* _Data for this exercise_
%%

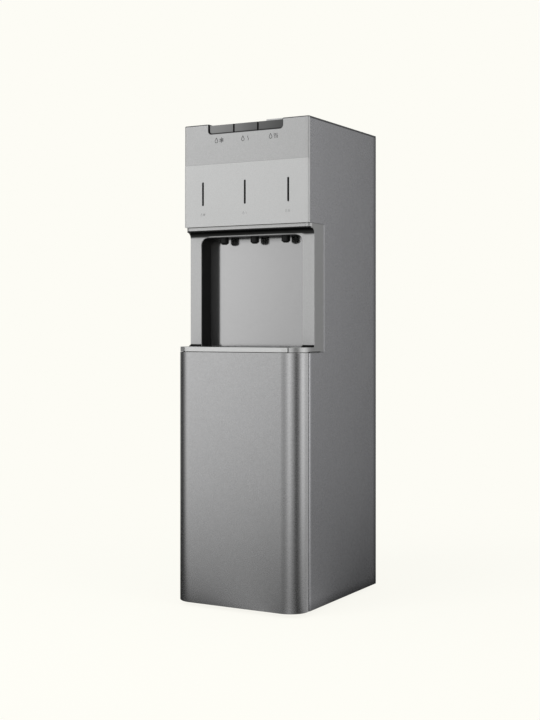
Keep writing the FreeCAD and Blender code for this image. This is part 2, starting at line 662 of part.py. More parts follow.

%%
%%

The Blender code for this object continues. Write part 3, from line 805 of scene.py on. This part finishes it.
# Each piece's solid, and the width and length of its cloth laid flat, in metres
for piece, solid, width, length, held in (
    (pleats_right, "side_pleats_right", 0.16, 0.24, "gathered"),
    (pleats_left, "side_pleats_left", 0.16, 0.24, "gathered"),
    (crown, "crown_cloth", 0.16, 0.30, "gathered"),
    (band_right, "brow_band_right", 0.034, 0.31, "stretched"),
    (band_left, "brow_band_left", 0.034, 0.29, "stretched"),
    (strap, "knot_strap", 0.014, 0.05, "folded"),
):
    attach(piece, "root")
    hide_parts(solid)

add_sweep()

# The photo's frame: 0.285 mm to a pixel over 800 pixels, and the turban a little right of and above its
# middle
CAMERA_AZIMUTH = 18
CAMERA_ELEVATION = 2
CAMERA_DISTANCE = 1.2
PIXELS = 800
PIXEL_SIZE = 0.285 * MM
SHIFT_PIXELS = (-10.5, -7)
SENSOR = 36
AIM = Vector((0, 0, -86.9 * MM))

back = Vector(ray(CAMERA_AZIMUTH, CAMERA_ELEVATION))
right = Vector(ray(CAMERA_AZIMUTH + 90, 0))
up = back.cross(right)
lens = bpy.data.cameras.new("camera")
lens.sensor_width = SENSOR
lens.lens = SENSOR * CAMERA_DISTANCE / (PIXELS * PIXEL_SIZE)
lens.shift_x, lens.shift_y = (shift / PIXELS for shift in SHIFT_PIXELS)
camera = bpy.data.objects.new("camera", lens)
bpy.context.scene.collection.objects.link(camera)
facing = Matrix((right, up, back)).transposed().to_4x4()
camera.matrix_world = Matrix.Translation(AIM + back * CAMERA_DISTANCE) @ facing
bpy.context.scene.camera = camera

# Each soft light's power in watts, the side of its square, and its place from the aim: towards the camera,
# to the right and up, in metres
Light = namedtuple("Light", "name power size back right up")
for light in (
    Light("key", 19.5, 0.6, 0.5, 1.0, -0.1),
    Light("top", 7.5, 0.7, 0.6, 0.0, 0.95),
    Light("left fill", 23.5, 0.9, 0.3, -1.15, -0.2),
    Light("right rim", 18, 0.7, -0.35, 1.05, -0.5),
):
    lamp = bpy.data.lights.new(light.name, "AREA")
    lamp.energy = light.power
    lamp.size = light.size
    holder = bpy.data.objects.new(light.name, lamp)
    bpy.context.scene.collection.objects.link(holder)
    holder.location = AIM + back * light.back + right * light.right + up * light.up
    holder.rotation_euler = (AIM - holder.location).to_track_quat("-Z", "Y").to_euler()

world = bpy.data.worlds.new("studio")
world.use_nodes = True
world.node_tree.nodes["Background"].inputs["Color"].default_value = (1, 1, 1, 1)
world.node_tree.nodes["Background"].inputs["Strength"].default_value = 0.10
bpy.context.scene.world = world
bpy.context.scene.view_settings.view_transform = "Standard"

%%
%%

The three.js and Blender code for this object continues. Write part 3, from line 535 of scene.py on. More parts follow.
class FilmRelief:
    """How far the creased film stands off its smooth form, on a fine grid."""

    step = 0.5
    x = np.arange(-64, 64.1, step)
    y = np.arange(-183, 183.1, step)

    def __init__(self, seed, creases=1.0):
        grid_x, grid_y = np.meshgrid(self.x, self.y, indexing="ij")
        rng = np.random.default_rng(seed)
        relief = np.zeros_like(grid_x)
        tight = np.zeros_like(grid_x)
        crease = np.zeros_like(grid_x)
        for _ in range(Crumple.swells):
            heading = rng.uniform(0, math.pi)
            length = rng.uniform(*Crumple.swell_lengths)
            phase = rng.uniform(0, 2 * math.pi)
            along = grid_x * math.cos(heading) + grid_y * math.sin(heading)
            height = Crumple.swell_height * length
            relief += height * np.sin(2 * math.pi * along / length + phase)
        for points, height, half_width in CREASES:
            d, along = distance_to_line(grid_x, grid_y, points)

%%

* _Short task_
Search the entries for "continues" and copy out each line that has it.

* _Worked answer_
The Blender code for this object continues. Write part 3, from line 805 of scene.py on. This part finishes it.
The three.js and Blender code for this object continues. Write part 3, from line 535 of scene.py on. More parts follow.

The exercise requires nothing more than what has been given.